Under the new strategy, success will be measured not only by reach but also by the quality of audience engagement.

Key targets for 2026 include:

  • Increasing monthly website visitors from 3–4K to 5–10K
  • Growing podcast audiences to over 150 listeners per episode
  • Expanding the newsletter community to 1,500 subscribers
  • Improving social media click-through and engagement rates
  • Increasing participation in events, campaigns, and collaborative initiatives

Performance will be monitored through a continuous learning cycle, enabling VSE to refine content, test new formats, and optimise communications over time.

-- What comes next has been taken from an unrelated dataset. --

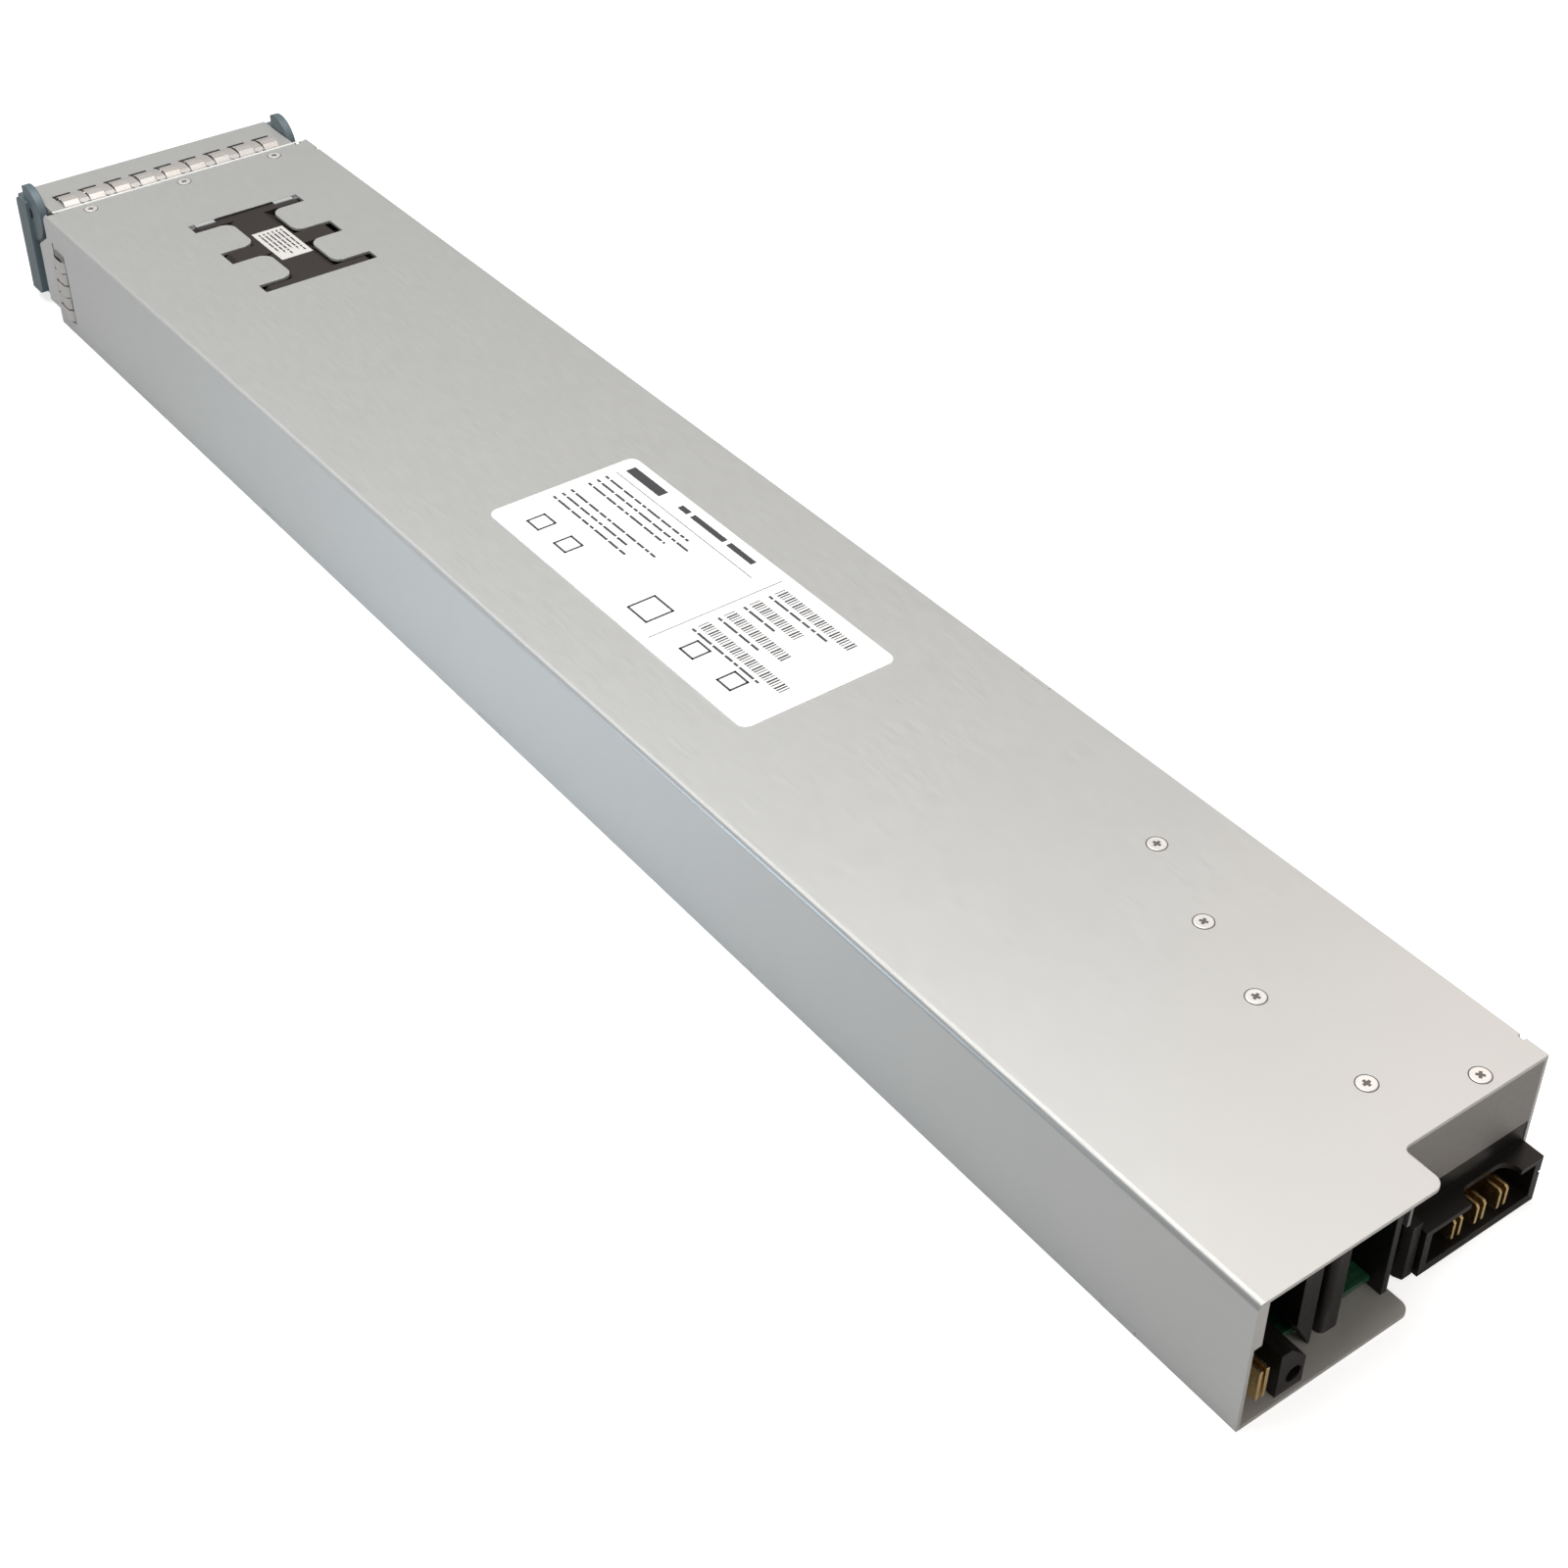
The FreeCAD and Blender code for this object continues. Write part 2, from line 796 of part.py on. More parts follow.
def finger_strip(places, length, high, low):
    """A spring strip in local axes: foot at +Y, high fingers at the places, low ones between."""
    reach = places[-1] + high[0] / 2
    solids = [box((-reach, 0, 0), (reach, finger_foot, finger_sheet))]
    for spots, (wide, rise, dip) in ((places, high), (gaps_between(places), low)):
        for place in spots:
            one = finger(length, rise, dip, wide)
            one.translate(Vector(place, 0, 0))
            solids.append(one)
    return join(solids)


def top_fingers_strip():
    """Spring fingers across the top of the front box."""
    places = finger_spots(top_fingers, finger_pitch)
    strip = finger_strip(places, finger_length, (finger_wide, finger_rise, finger_dip),
                         (finger_narrow, finger_low_rise, 0.0))
    foot = cover_front - finger_back_gap - finger_foot
    strip.translate(Vector(0, foot, box_top))
    reliefs = []
    for x in places:
        for edge in (x + finger_wide / 2, x - finger_wide / 2 - root_relief):
            corner = (edge + root_relief, foot + root_relief, height)
            reliefs.append(box((edge, foot - fit_gap, box_top - 1), corner))
    return strip.cut(reliefs)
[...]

Building the Future of the VSE Brand

The 2026 Communications Strategy represents the starting point of VSE’s longer-term Brand and Communications Strategic Roadmap for 2026–2031.

While 2025 demonstrated the organisation’s ability to achieve large-scale visibility with limited resources, the coming years will focus on deepening engagement, strengthening partnerships, and driving real change for victims across Europe.

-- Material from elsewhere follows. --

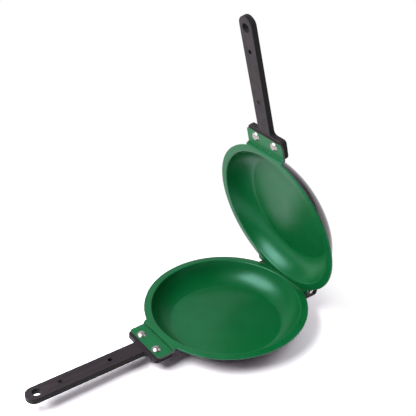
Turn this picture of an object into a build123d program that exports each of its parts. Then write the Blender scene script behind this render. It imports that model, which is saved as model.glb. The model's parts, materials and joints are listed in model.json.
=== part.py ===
from build123d import *
import math
import os

# Double-sided flip pan: two drawn pans of one form, hinged rim to rim, each with a riveted bar handle.
# The upper rim also has ears, which make its hinge side as wide as the hinge.
# Frame: origin on the floor under the centre of the lower pan, +X towards its handle, +Z up, mm.
# Every piece is drawn in its own pan's frame, rim plane at z = 0 and bowl below, then placed.

# Drawn pan
rim_r = 100.0            # outer radius of the flat rim
rim_w = 9.0              # width of the flat rim
wall_run = 23.0          # how far the wall leans out from floor to rim
bowl_depth = 25.0        # rim plane down to the cooking floor
wall_bulge = 4.2         # how far the wall bows out from its chord
sheet_t = 2.0            # aluminium sheet
lip_round = 2.0          # rolled-over inner edge of the rim
base_round = 7.0         # outside corner between base and wall
under_rim_round = 1.4    # outside corner between wall and rim

# Stepped tab that carries the handle
step_in = 2.0            # the rim stops this far inside its circle and steps down
step_run = 1.8           # how far the riser leans outwards
step_drop = 4.4          # rim plane down to the tab
tab_half = 31.3          # half width of the tab
tab_l = 21.5             # length of the tab from the step
tab_corner = 4.0         # rounded outer corners of the tab
notch_round = 1.0        # rounded inner corners where the tab leaves the rim

# Handle
base_l = 25.4            # length of the base plate
base_out = 3.4           # how far the base plate reaches past the tab
base_in = 1.2            # the base plate is this much narrower than the tab, each side
base_corner = 5.0        # rounded corners of the base plate
neck_round = 4.5         # sweep from the base plate into the bar
bar_half = 10.5          # half width of the bar
bar_t = 7.5              # thickness of the bar
bar_sunk = 1.3           # bar face below the tab face where they meet
bar_rise = 0.02          # rise of the bar per mm of length
bar_l = 147.3            # length of the bar, up to its round far end
bar_edge = 0.6           # rounded edges of the mating face
under_edge = 1.6         # rounded edges of the underside
tab_play = 1.2           # slot between the tab and the end of the bar
hang_in = 13.0           # hanging hole, from the far end
hang_r = 5.5
near_at = 43.5           # magnet nearer the pan, from the start of the bar
far_at = 106.0           # magnet nearer the far end
magnet_r = 2.5
magnet_t = 3.0
magnet_play = 0.05
deep_seat = 2.6          # a magnet set well below the face
flush_seat = 0.4         # a magnet set just below the face
nub_at = 18.3            # small rest nub under the neck, from the start of the bar
nub_r = 3.0
nub_h = 2.2

# Handle rivets
rivet_in = 7.8           # rivet centres, from the outer edge of the tab
rivet_y = 15.8
rivet_r = 2.5            # shank
rivet_play = 0.1
rivet_head_r = 5.9
rivet_head_h = 3.0
rivet_tail_r = 4.0
rivet_tail_h = 1.6
washer_r = 5.5
washer_t = 1.0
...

Through evidence-based storytelling, expert collaboration, and interactive communications, Victim Support Europe aims to ensure that the revised Victims’ Rights Directive translates into tangible improvements in support and protection for victims throughout Europe.

A central ambition of the 2026–2031 Brand and Communications Roadmap is to significantly expand public understanding of victim support. By 2031, VSE aims for 200 million Europeans to know what victim support is and understand the benefits it provides.

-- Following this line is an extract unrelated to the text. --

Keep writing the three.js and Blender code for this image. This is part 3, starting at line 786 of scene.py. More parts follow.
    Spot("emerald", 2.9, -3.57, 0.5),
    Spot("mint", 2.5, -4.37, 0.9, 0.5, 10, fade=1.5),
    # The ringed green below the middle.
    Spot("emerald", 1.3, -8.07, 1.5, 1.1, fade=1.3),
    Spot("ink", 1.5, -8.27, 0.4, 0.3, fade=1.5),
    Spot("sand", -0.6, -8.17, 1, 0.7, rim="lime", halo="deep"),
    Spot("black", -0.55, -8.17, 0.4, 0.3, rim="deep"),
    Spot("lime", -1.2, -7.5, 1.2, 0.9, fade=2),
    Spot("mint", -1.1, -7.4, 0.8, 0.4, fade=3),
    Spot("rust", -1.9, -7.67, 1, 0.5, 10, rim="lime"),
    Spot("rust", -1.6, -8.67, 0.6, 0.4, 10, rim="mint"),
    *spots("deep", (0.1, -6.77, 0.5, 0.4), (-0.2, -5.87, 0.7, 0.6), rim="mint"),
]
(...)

Achieving this goal will require expanding VSE’s visibility beyond the traditional victims’ rights community, reaching audiences across multiple sectors. This includes strengthening engagement with business leaders, influencers, healthcare professionals, academia, law enforcement, youth communities and the media.

By broadening the conversation and building partnerships across these sectors, VSE seeks to ensure that victim support becomes widely recognised as an essential part of safe, resilient, and just societies across Europe.